** EXERCISE **
Reproduce each of the lines word for word.
═══ SUPPLIED RECORDS ═══
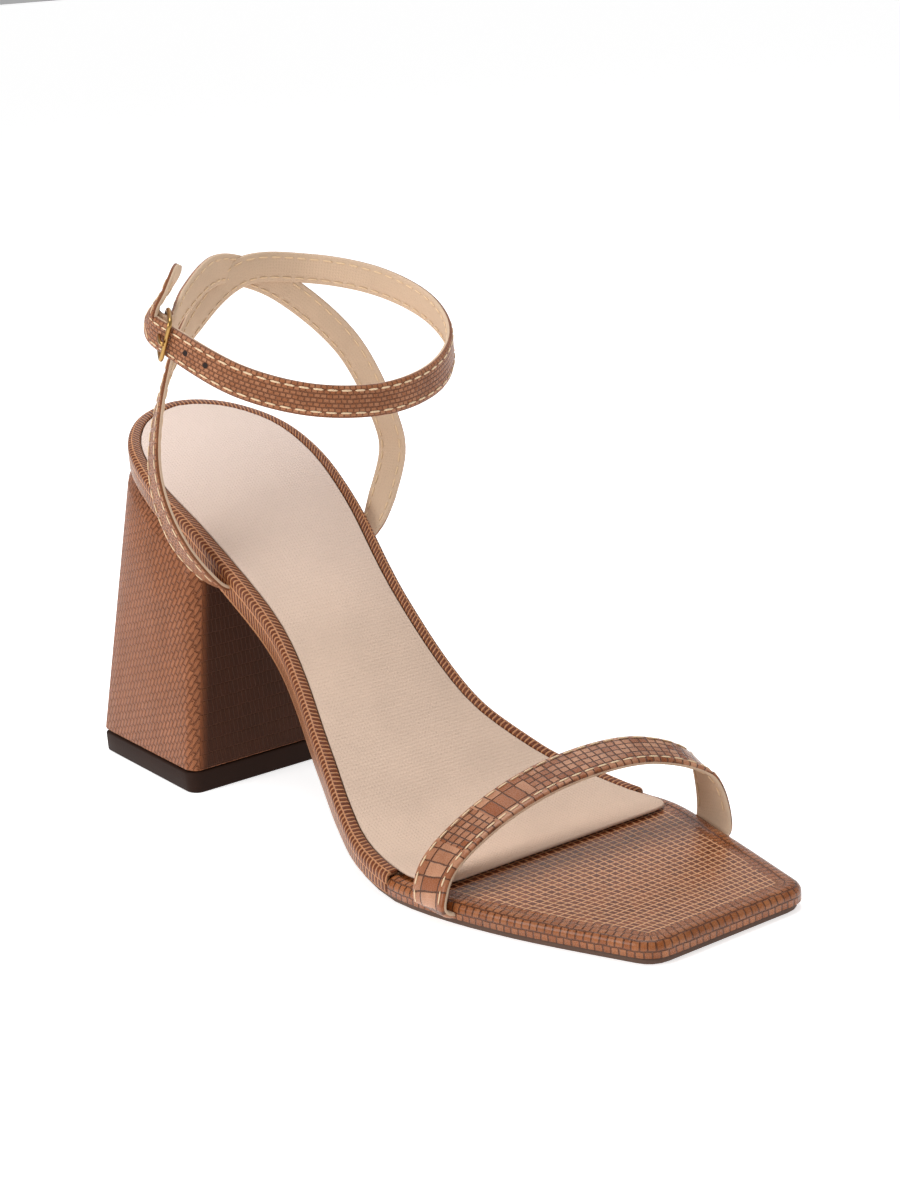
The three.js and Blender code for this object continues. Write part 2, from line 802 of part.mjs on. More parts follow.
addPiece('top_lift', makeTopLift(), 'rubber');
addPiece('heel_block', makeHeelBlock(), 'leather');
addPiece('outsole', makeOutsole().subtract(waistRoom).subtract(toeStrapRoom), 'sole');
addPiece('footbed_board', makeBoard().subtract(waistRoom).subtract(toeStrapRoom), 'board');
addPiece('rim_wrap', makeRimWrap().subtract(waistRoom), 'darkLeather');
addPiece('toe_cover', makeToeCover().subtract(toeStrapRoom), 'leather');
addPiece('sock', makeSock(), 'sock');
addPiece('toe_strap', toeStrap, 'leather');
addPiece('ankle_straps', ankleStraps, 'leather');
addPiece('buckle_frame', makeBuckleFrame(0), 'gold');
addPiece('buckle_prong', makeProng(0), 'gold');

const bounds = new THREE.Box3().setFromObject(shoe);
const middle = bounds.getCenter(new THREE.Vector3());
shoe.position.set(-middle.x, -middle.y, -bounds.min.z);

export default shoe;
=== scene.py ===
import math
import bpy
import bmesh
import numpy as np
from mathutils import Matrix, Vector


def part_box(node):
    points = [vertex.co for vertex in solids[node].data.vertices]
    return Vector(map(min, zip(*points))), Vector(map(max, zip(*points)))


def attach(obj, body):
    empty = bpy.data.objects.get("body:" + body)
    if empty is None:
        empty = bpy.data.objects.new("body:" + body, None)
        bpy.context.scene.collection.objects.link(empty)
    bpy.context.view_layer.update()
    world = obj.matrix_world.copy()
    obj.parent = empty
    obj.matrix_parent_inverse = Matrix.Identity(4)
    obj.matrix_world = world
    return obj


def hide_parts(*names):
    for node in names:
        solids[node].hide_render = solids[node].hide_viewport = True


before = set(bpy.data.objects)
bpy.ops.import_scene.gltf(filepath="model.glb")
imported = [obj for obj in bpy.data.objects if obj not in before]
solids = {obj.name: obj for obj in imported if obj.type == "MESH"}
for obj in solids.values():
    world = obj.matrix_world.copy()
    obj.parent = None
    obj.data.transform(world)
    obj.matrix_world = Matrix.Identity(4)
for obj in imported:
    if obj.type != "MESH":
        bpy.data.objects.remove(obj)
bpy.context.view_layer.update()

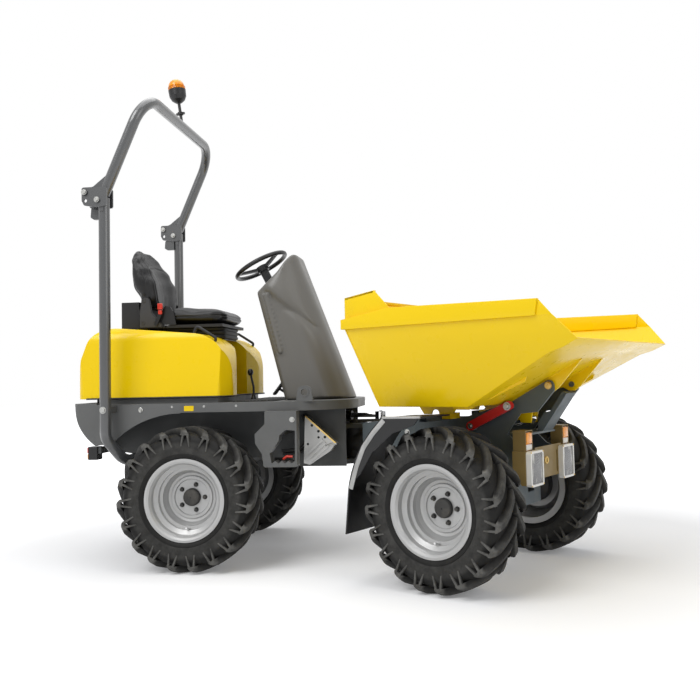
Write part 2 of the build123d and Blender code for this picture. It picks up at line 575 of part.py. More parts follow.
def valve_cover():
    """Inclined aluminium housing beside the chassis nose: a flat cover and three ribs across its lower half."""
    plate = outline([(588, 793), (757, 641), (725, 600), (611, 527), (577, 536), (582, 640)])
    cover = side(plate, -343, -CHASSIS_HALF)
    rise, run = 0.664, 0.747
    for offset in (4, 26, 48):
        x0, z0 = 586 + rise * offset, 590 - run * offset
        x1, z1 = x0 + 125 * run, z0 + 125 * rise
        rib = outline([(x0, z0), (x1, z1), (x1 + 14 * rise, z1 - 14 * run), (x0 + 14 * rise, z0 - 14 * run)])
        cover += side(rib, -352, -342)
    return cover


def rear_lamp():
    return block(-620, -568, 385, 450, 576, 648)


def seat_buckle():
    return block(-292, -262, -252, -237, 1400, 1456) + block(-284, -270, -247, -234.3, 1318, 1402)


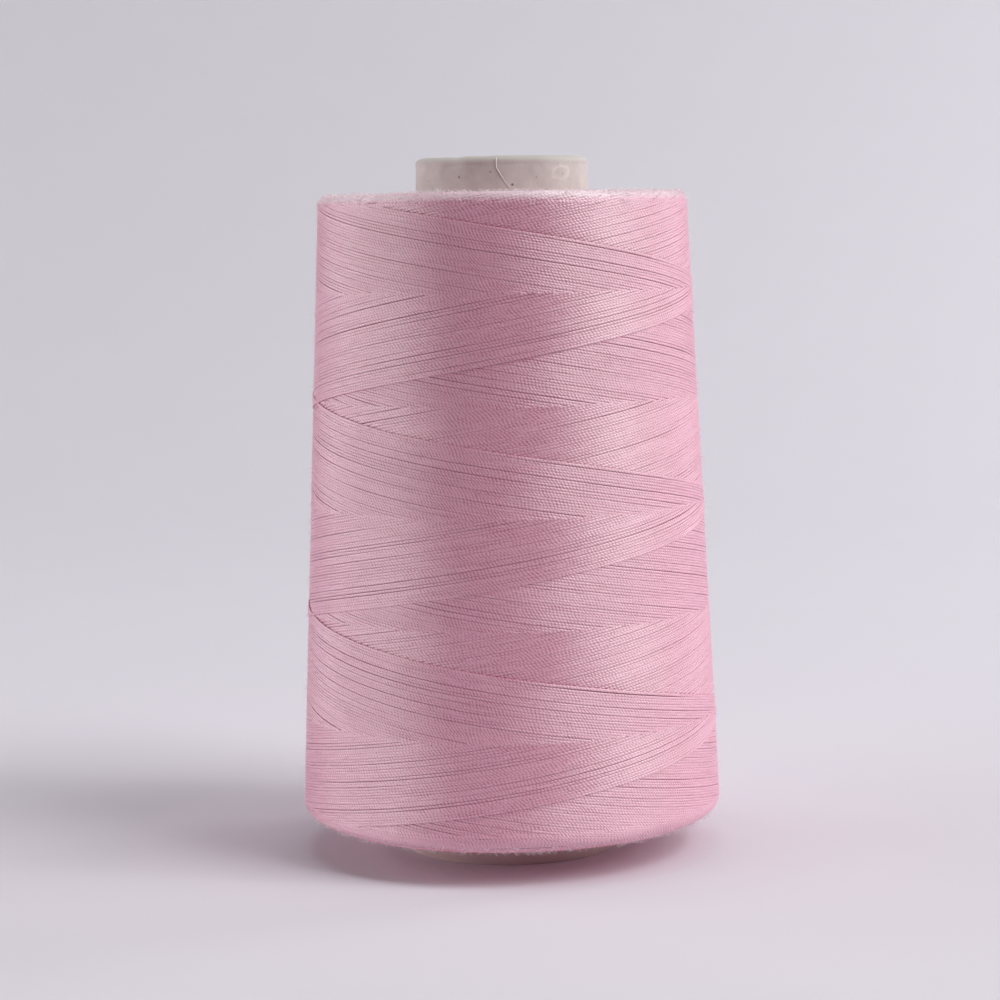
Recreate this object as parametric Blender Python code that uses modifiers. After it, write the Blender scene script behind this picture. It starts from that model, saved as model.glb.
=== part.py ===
═══
** EXERCISE RESPONSE **
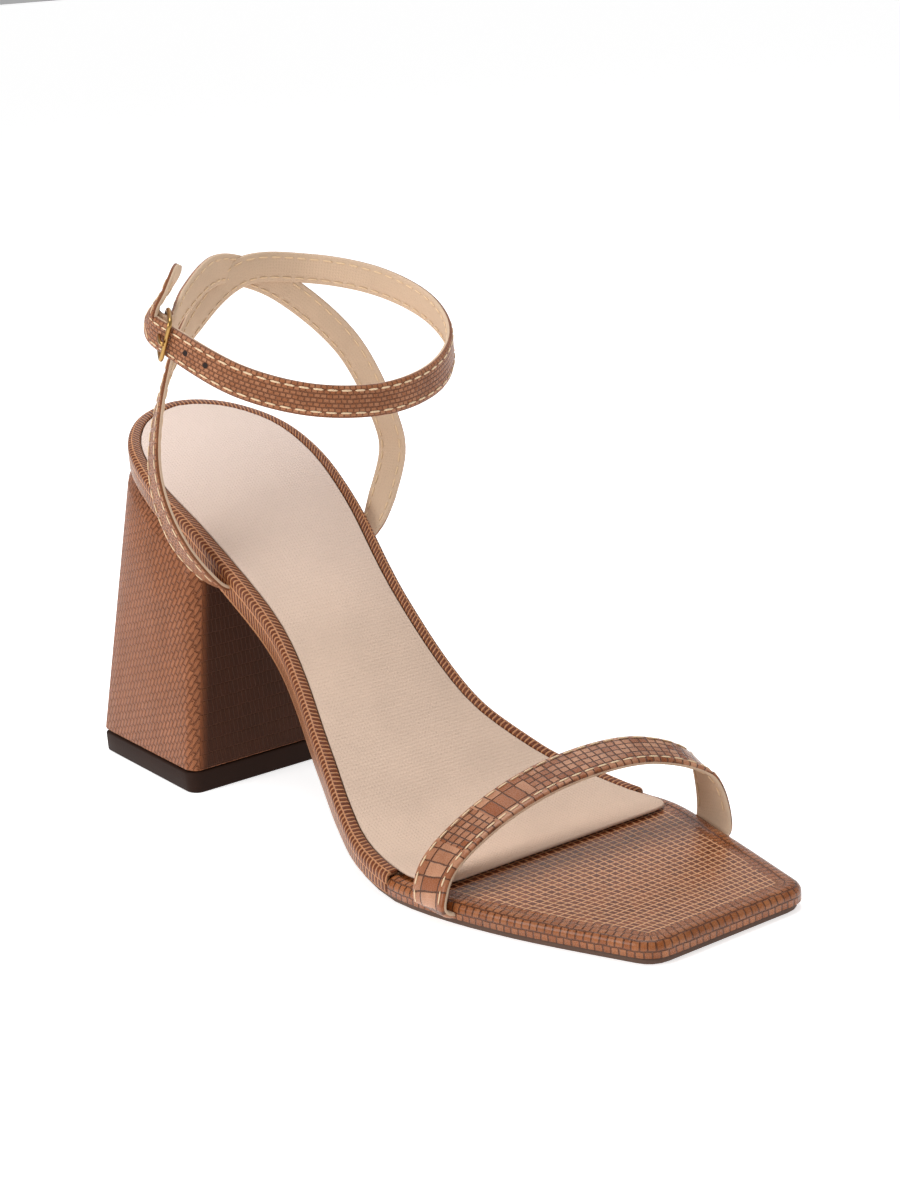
The three.js and Blender code for this object continues. Write part 2, from line 802 of part.mjs on. More parts follow.
addPiece('top_lift', makeTopLift(), 'rubber');
addPiece('heel_block', makeHeelBlock(), 'leather');
addPiece('outsole', makeOutsole().subtract(waistRoom).subtract(toeStrapRoom), 'sole');
addPiece('footbed_board', makeBoard().subtract(waistRoom).subtract(toeStrapRoom), 'board');
addPiece('rim_wrap', makeRimWrap().subtract(waistRoom), 'darkLeather');
addPiece('toe_cover', makeToeCover().subtract(toeStrapRoom), 'leather');
addPiece('sock', makeSock(), 'sock');
addPiece('toe_strap', toeStrap, 'leather');
addPiece('ankle_straps', ankleStraps, 'leather');
addPiece('buckle_frame', makeBuckleFrame(0), 'gold');
addPiece('buckle_prong', makeProng(0), 'gold');

const bounds = new THREE.Box3().setFromObject(shoe);
const middle = bounds.getCenter(new THREE.Vector3());
shoe.position.set(-middle.x, -middle.y, -bounds.min.z);

export default shoe;
=== scene.py ===
import math
import bpy
import bmesh
import numpy as np
from mathutils import Matrix, Vector


def part_box(node):
    points = [vertex.co for vertex in solids[node].data.vertices]
    return Vector(map(min, zip(*points))), Vector(map(max, zip(*points)))


def attach(obj, body):
    empty = bpy.data.objects.get("body:" + body)
    if empty is None:
        empty = bpy.data.objects.new("body:" + body, None)
        bpy.context.scene.collection.objects.link(empty)
    bpy.context.view_layer.update()
    world = obj.matrix_world.copy()
    obj.parent = empty
    obj.matrix_parent_inverse = Matrix.Identity(4)
    obj.matrix_world = world
    return obj


def hide_parts(*names):
    for node in names:
        solids[node].hide_render = solids[node].hide_viewport = True


before = set(bpy.data.objects)
bpy.ops.import_scene.gltf(filepath="model.glb")
imported = [obj for obj in bpy.data.objects if obj not in before]
solids = {obj.name: obj for obj in imported if obj.type == "MESH"}
for obj in solids.values():
    world = obj.matrix_world.copy()
    obj.parent = None
    obj.data.transform(world)
    obj.matrix_world = Matrix.Identity(4)
for obj in imported:
    if obj.type != "MESH":
        bpy.data.objects.remove(obj)
bpy.context.view_layer.update()

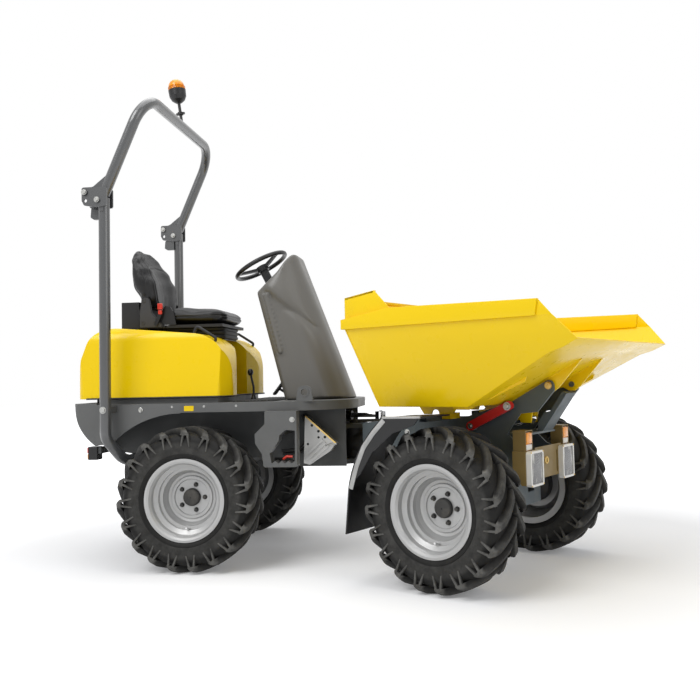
Write part 2 of the build123d and Blender code for this picture. It picks up at line 575 of part.py. More parts follow.
def valve_cover():
    """Inclined aluminium housing beside the chassis nose: a flat cover and three ribs across its lower half."""
    plate = outline([(588, 793), (757, 641), (725, 600), (611, 527), (577, 536), (582, 640)])
    cover = side(plate, -343, -CHASSIS_HALF)
    rise, run = 0.664, 0.747
    for offset in (4, 26, 48):
        x0, z0 = 586 + rise * offset, 590 - run * offset
        x1, z1 = x0 + 125 * run, z0 + 125 * rise
        rib = outline([(x0, z0), (x1, z1), (x1 + 14 * rise, z1 - 14 * run), (x0 + 14 * rise, z0 - 14 * run)])
        cover += side(rib, -352, -342)
    return cover


def rear_lamp():
    return block(-620, -568, 385, 450, 576, 648)


def seat_buckle():
    return block(-292, -262, -252, -237, 1400, 1456) + block(-284, -270, -247, -234.3, 1318, 1402)


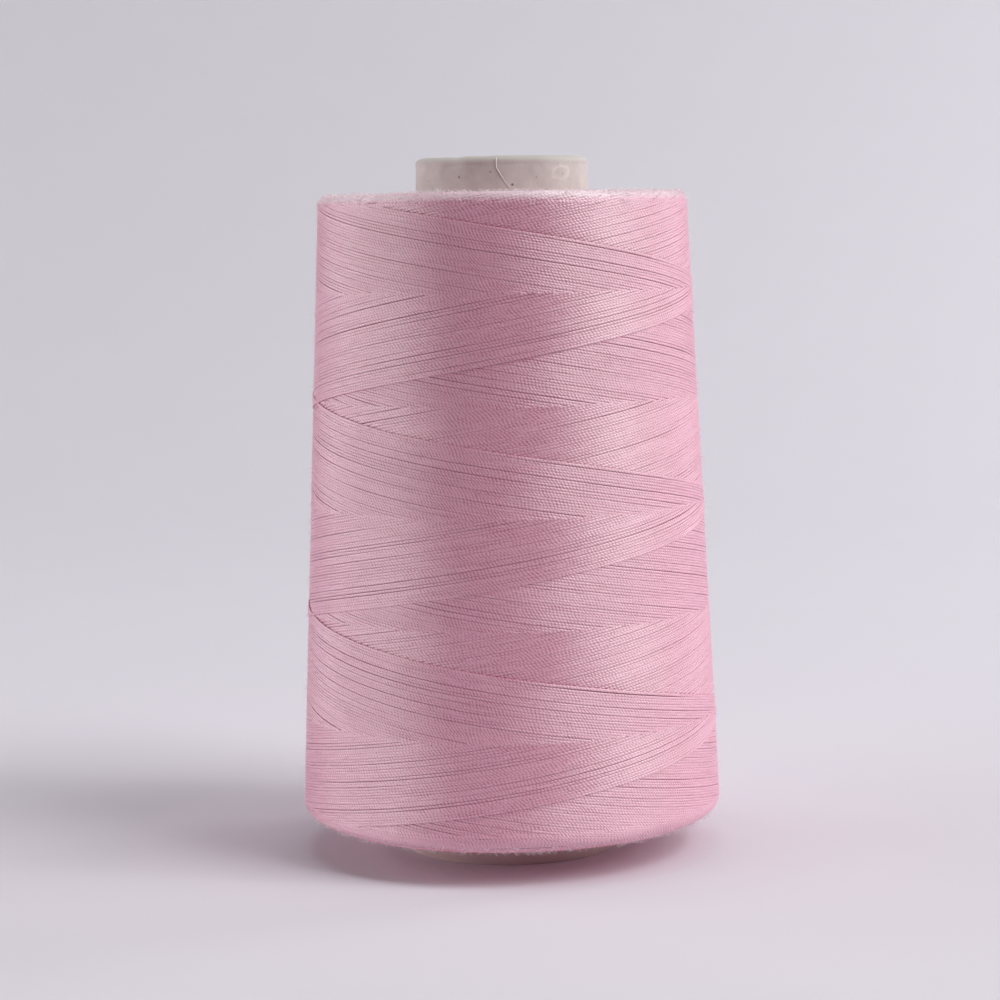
Recreate this object as parametric Blender Python code that uses modifiers. After it, write the Blender scene script behind this picture. It starts from that model, saved as model.glb.
=== part.py ===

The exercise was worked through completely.